When you were younger, you might have been left alone with a free house for the weekend. If like me, you took such opportunities to throw a party, then you probably can remember how it feels to wake up the morning after, to a hangover and a messy house. You realise, in a panic, that your parents are on their way home, and that you urgently need to deal with the mess. In such a situation, I don’t suppose you were proposing a strategy of  “making less mess” to your friends. More likely, you turned things around completely and started cleaning up. 

Of course, for this metaphor to really make sense, we should recognise that our current situation is more akin to the parents staying home and messing the place up, and waking up in a panic that their children are the ones about to discover what they’ve done. But either way, I think you probably see the point. 

The Institution of Structural Engineer’s hierarchy of net-zero design © The Institution of Structural Engineers, 2021

There is an ongoing awakening to the reality of climate and biodiversity breakdown. If we are to repair, restore and regenerate the natural world that we inhabit, then we are going to need to turn things around completely and start cleaning up. 

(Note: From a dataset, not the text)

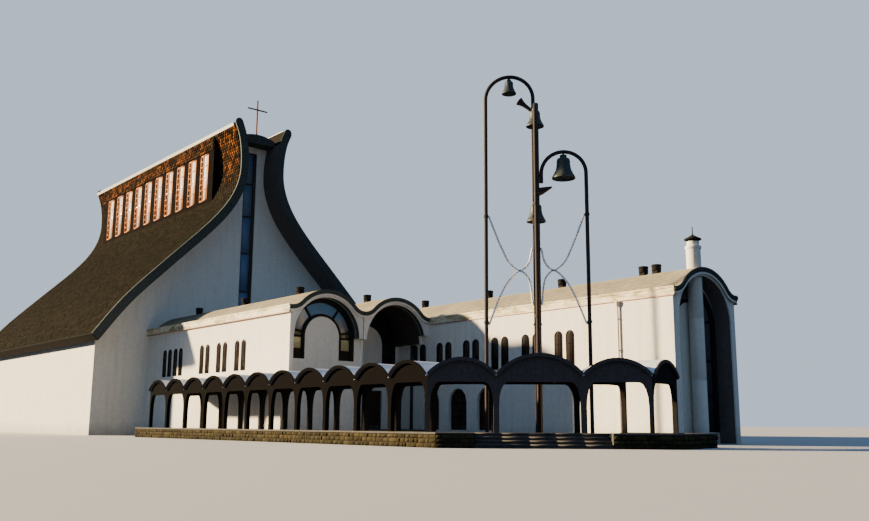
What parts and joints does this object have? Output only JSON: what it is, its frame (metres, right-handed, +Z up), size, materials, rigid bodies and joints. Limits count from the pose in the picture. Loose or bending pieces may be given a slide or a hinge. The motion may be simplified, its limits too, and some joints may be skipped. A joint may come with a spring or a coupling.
{
  "type": "modern church building, scale model 1:2",
  "caption": "Half-size model of a modern church: sweeping shingled nave with a window band, two vaulted wings, a vaulted covered walk and a steel bell tower.",
  "frame": {"origin": "middle of the ground plan at the lowest ground level", "axes": "+X to the right seen from the front, +Y to the back along the nave, +Z up"},
  "size_m": [13.32, 38.0584, 14.3253],
  "materials": {
    "stucco": "painted stucco, matt",
    "shingle": "weathered mineral shingles, matt",
    "scales": "dark weathered wooden scales",
    "dark_trim": "dark brown paint, satin",
    "white_skin": "white roofing skin, matt",
    "dark_glass": "dark tinted glass",
    "red_frame": "warm tinted glass behind red-brown frames",
    "rubble": "tan field stone",
    "concrete": "plain concrete",
    "tower_steel": "dark bronze paint, satin",
    "bronze": "dark green-brown patina",
    "white_steel": "white paint, satin",
    "copper": "orange-red metal, satin"
  },
  "bodies": {
    "root": {"left_wing_side_wall": "stucco", "left_wing_front_wall": "stucco", "arch_hood": "stucco", "porch_left_wall": "stucco", "porch_back_wall": "stucco", "right_wing_left_wall": "stucco", "right_wing_right_wall": "stucco", "right_wing_front_frame": "stucco", "right_wing_end_wall": "stucco", "chimney_stack": "stucco", "gable_front": "stucco", "gable_back": "stucco", "nave_wall_left": "stucco", "nave_wall_right": "stucco", "left_wing_roof": "shingle", "right_wing_roof": "shingle", "nave_roof_left": "scales", "nave_roof_right": "scales", "left_ring_window": "dark_trim", "porch_ring_window": "dark_trim", "entrance_doors": "dark_trim", "courtyard_doors": "dark_trim", "chimney_cap": "dark_trim", "ridge_cap": "dark_trim", "clerestory_left": "dark_trim", "clerestory_right": "dark_trim", "strip_window_front": "dark_trim", "strip_window_back": "dark_trim", "walk_front_frame": "dark_trim", "walk_back_frame": "dark_trim", "gate_front_frame": "dark_trim", "gate_back_frame": "dark_trim", "walk_end_bay": "dark_trim", "walk_vaults": "white_skin", "gate_vaults": "white_skin", "left_wing_glass": "dark_glass", "right_wing_left_glass": "dark_glass", "right_wing_right_glass": "dark_glass", "end_window": "dark_glass", "clerestory_glass_left": "red_frame", "clerestory_glass_right": "red_frame", "walk_plinth": "rubble", "left_wing_floor": "concrete", "porch_floor": "concrete", "right_wing_floor": "concrete", "nave_floor": "concrete", "gate_steps": "concrete", "tower_mast": "tower_steel", "tower_arm_left": "tower_steel", "tower_arm_back": "tower_steel", "tower_arm_right": "tower_steel", "tower_arm_front": "tower_steel", "bell_left": "bronze", "bell_back": "bronze", "bell_right": "bronze", "bell_front": "bronze", "tower_brace_left": "white_steel", "tower_brace_right": "white_steel", "cross": "copper"}
  },
  "joints": []
}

It is for this reason that instead of a goal of  “do less harm”, we instead need to have one of  “do more good”. While more efficient use of materials is an important first step to take, we need to go further. There is a huge business opportunity to create brand new materials for building designers to use – “use less stuff” is soon reversed if the material being used has a wholly positive impact on the environment, ecology and society.

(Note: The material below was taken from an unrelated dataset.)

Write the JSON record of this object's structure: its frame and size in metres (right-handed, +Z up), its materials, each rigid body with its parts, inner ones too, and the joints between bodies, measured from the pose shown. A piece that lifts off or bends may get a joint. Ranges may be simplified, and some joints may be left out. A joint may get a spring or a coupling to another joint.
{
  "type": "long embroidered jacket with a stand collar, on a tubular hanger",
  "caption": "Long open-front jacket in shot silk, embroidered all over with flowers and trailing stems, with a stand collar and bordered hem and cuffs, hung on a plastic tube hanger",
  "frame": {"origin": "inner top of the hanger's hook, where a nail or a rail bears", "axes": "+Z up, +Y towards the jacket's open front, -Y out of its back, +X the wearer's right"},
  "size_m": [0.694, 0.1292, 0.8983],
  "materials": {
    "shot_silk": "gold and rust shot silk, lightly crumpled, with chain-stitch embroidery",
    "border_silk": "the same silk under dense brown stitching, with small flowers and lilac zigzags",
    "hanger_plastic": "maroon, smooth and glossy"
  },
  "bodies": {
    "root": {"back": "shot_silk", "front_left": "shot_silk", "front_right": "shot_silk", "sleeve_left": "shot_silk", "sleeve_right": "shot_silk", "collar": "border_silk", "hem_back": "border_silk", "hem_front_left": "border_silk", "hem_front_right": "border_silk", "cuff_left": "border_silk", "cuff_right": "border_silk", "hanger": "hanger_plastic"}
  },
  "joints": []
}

The biggest opportunities lie in a more radical transformation of today’s materials – away from business models reliant on the extraction of raw materials, and towards ones that start to draw down on the millions of tonnes of waste created each year, or models that start absorbing greenhouse atmospheric pollutants. 

The industry is beginning to get really excited about new concrete technologies promising to absorb emissions from the atmosphere during their creation, such as Seratech and Brimstone. In Sweden, the world’s first fossil-fuel-free iron was produced in 2022, and producers of bio-based materials continue to focus on the atmospheric benefits of locking CO₂ away for decades in a building. 

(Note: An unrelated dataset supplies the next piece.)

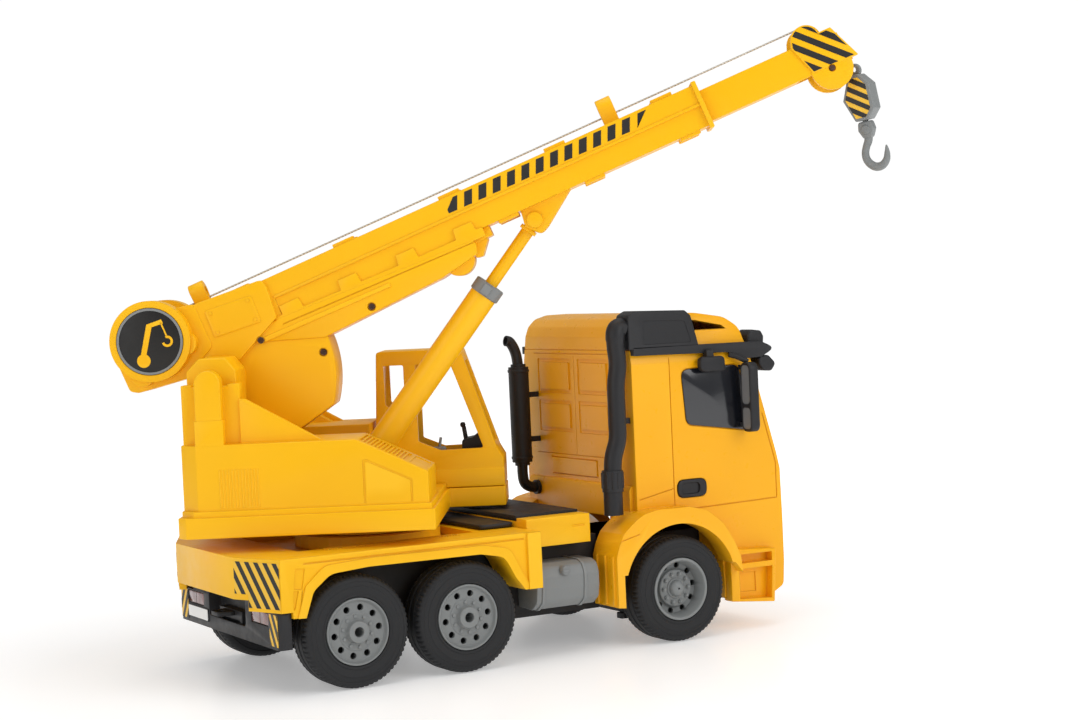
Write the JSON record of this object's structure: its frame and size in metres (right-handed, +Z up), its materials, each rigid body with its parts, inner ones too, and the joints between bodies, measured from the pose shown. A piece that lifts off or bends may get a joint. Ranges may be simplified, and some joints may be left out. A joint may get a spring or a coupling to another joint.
{
  "type": "toy crane truck",
  "caption": "Plastic toy truck with a turning upper deck, a raising telescopic boom and a hook on a winch rope.",
  "frame": {"origin": "on the flat underside of the chassis, under the axis the upper deck turns about", "axes": "+X towards the front of the truck, +Y to the truck's left, +Z up; at rest the upper deck is turned 31 degrees to the truck's right and the boom is raised 21.65 degrees above level"},
  "size_m": [0.3671, 0.2544, 0.3288],
  "materials": {
    "yellow_plastic": "moulded yellow plastic, satin gloss",
    "cab_yellow_plastic": "moulded orange-yellow plastic, gloss",
    "black_plastic": "moulded black plastic, satin",
    "grey_plastic": "moulded grey plastic, satin",
    "tyre_rubber": "soft black tyre with fine tread blocks",
    "dark_glazing": "near-black smoked plastic, gloss",
    "red_lens": "dark red lens plastic",
    "clear_lens": "clear lens plastic over a bright back",
    "axle_steel": "drawn steel rod",
    "rope_cord": "thin twisted cord"
  },
  "bodies": {
    "truck": {"chassis_frame": "black_plastic", "deck_body": "yellow_plastic", "deck_bridge": "yellow_plastic", "step_plate_lower": "black_plastic", "step_plate_upper": "black_plastic", "rear_bumper": "black_plastic", "tail_lamp_left": "red_lens", "tail_lamp_right": "red_lens", "fuel_tank_left": "grey_plastic", "fuel_tank_right": "grey_plastic", "cab_shell": "cab_yellow_plastic", "side_window_left": "dark_glazing", "side_window_right": "dark_glazing", "windscreen": "dark_glazing", "radiator_grille": "black_plastic", "headlight_left": "clear_lens", "headlight_right": "clear_lens", "air_intake_box": "black_plastic", "sun_visor": "black_plastic", "intake_snorkel": "black_plastic", "exhaust_stack": "black_plastic", "main_mirror_left": "black_plastic", "main_mirror_right": "black_plastic", "slew_ring": "yellow_plastic"},
    "rear_wheels": {"rear_axle": "axle_steel", "tyre_rear_left": "tyre_rubber", "tyre_rear_right": "tyre_rubber", "rim_rear_left": "grey_plastic", "rim_rear_right": "grey_plastic"},
    "middle_wheels": {"middle_axle": "axle_steel", "tyre_middle_left": "tyre_rubber", "tyre_middle_right": "tyre_rubber", "rim_middle_left": "grey_plastic", "rim_middle_right": "grey_plastic"},
    "steering_left": {"knuckle_left": "black_plastic"},
    "steering_right": {"knuckle_right": "black_plastic"},
    "tie_rod": {"tie_rod": "black_plastic"},
    "front_wheel_left": {"tyre_front_left": "tyre_rubber", "rim_front_left": "grey_plastic"},
    "front_wheel_right": {"tyre_front_right": "tyre_rubber", "rim_front_right": "grey_plastic"},
    "upper_deck": {"upper_deck": "yellow_plastic", "operator_cab": "yellow_plastic", "operator_seat": "grey_plastic", "operator_console": "black_plastic"},
    "boom": {"boom_base": "yellow_plastic", "winch_cap_left": "black_plastic", "winch_cap_right": "black_plastic", "hoist_rope_base": "rope_cord"},
    "winch_drum": {"winch_drum": "black_plastic"},
    "boom_head": {"boom_inner": "yellow_plastic", "hoist_rope_head": "rope_cord"},
    "rope_wheel_top": {"rope_wheel_top": "yellow_plastic"},
    "rope_wheel_head": {"rope_wheel_head": "yellow_plastic"},
    "cylinder_rod": {"cylinder_rod": "yellow_plastic"},
    "cylinder_tube": {"cylinder_tube": "yellow_plastic", "cylinder_collar": "grey_plastic"},
    "hook_line": {"hoist_rope_drop": "rope_cord"},
    "hook_block": {"hook_block": "grey_plastic"},
    "hook": {"hook": "grey_plastic"}
  },
  "joints": [
    {"name": "rear_axle_spin", "type": "hinge", "parent": "truck", "child": "rear_wheels", "pos_m": [-0.04, 0, 0.0088], "axis": [0, 1, 0], "continuous": true},
    {"name": "middle_axle_spin", "type": "hinge", "parent": "truck", "child": "middle_wheels", "pos_m": [0.022, 0, 0.0088], "axis": [0, 1, 0], "continuous": true},
    {"name": "steer_left", "type": "hinge", "parent": "truck", "child": "steering_left", "pos_m": [0.1525, 0.044, 0.0088], "axis": [0, 0, 1], "range_deg": [-16, 16]},
    {"name": "steer_right", "type": "hinge", "parent": "truck", "child": "steering_right", "pos_m": [0.1525, -0.044, 0.0088], "axis": [0, 0, 1], "range_deg": [-16, 16]},
    {"name": "tie_rod_shift", "type": "slide", "parent": "truck", "child": "tie_rod", "axis": [0, 1, 0], "range_m": [-0.0056, 0.0056]},
    {"name": "front_left_spin", "type": "hinge", "parent": "steering_left", "child": "front_wheel_left", "pos_m": [0.1525, 0.061, 0.0088], "axis": [0, 1, 0], "continuous": true},
    {"name": "front_right_spin", "type": "hinge", "parent": "steering_right", "child": "front_wheel_right", "pos_m": [0.1525, -0.061, 0.0088], "axis": [0, 1, 0], "continuous": true},
    {"name": "slew", "type": "hinge", "parent": "truck", "child": "upper_deck", "pos_m": [0, 0, 0.049], "axis": [0, 0, 1], "range_deg": [-104, 166]},
    {"name": "boom_luff", "type": "hinge", "parent": "upper_deck", "child": "boom", "pos_m": [-0.06043, 0.03631, 0.1355], "axis": [-0.515, -0.8572, 0], "range_deg": [-16.65, 28.35]},
    {"name": "telescope", "type": "slide", "parent": "boom", "child": "boom_head", "axis": [0.7967, -0.4787, 0.3689], "range_m": [-0.044, 0.09]},
    {"name": "hook_line_swing", "type": "hinge", "parent": "boom_head", "child": "hook_line", "pos_m": [0.22019, -0.13231, 0.28406], "axis": [-0.515, -0.8572, 0], "range_deg": [-28.4, 16.7]},
    {"name": "hoist", "type": "slide", "parent": "hook_line", "child": "hook_block", "axis": [0, 0, -1], "range_m": [0, 0.2]},
    {"name": "hook_swivel", "type": "hinge", "parent": "hook_block", "child": "hook", "pos_m": [0.23134, -0.139, 0.28316], "axis": [-0.1488, 0.0894, 0.9848], "continuous": true},
    {"name": "winch_spin", "type": "hinge", "parent": "boom", "child": "winch_drum", "pos_m": [-0.09147, 0.05496, 0.15706], "axis": [0.515, 0.8572, 0], "range_deg": [-5, 1550]},
    {"name": "head_wheel_spin", "type": "hinge", "parent": "boom_head", "child": "rope_wheel_head", "pos_m": [0.22019, -0.13231, 0.28406], "axis": [0.515, 0.8572, 0], "range_deg": [-5, 1450]},
    {"name": "top_wheel_spin", "type": "hinge", "parent": "boom_head", "child": "rope_wheel_top", "pos_m": [0.20977, -0.12604, 0.29979], "axis": [0.515, 0.8572, 0], "range_deg": [-5, 1710]},
    {"name": "cylinder_swing", "type": "hinge", "parent": "boom", "child": "cylinder_rod", "pos_m": [0.08352, -0.05019, 0.21195], "axis": [-0.515, -0.8572, 0], "range_deg": [-3.74, 2.21]},
    {"name": "cylinder_stroke", "type": "slide", "parent": "cylinder_rod", "child": "cylinder_tube", "axis": [-0.5196, 0.3122, -0.7954], "range_m": [-0.02451, 0.04166]}
  ],
  "couplings": [
    {"joint": "steer_right", "follows": "steer_left", "ratio": 1},
    {"joint": "tie_rod_shift", "follows": "steer_left", "m_per_rad": -0.02},
    {"joint": "hook_line_swing", "follows": "boom_luff", "ratio": -1},
    {"joint": "cylinder_swing", "follows": "boom_luff", "ratio": -0.13},
    {"joint": "cylinder_stroke", "follows": "boom_luff", "m_per_rad": 0.084},
    {"joint": "winch_spin", "follows": "hoist", "rad_per_m": 134},
    {"joint": "head_wheel_spin", "follows": "hoist", "rad_per_m": 125},
    {"joint": "top_wheel_spin", "follows": "hoist", "rad_per_m": 148}
  ]
}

Another great example of material transformation is the current momentum in the UK built environment to embrace the benefits of a circular economy. At City Place House in London, 1,500t of steel have been recently removed from a building cited for demolition, and are now being cleaned, repainted and recertified, so that they can be used across a number of new projects overseen by the same client. 

At the École Polytechnique Fédérale de Lausanne in Switzerland, researchers have built a footbridge over a river using reclaimed concrete from a wall that they cut into discrete blocks. While in San Francisco, engineers are using artificial intelligence and robots to ready reclaimed timber for reuse in new construction projects. The Institution’s guide, Circular economy and reuse: guidance for designers, contains numerous more examples of live projects successfully reusing products and materials.

The RE:CRETE footbridge at EPFL, Switzerland, was built from concrete previously considered ‘waste’

© Devènes, J., Brütting J., Küpfer, C., Bastien-Masse, M., Fivet, C., Re:Crete – Reuse  of concrete blocks from cast-in-place building to arch footbridge (2022) Structures  doi.org/10.1016/j.istruc.2022.07.012 http://creativecommons.org/licenses/by/4.0

Mainstreaming of materials built from waste, regrown materials, or from carbon taken from the atmosphere, could herald a revolution that finally sees construction materials start to do more good. 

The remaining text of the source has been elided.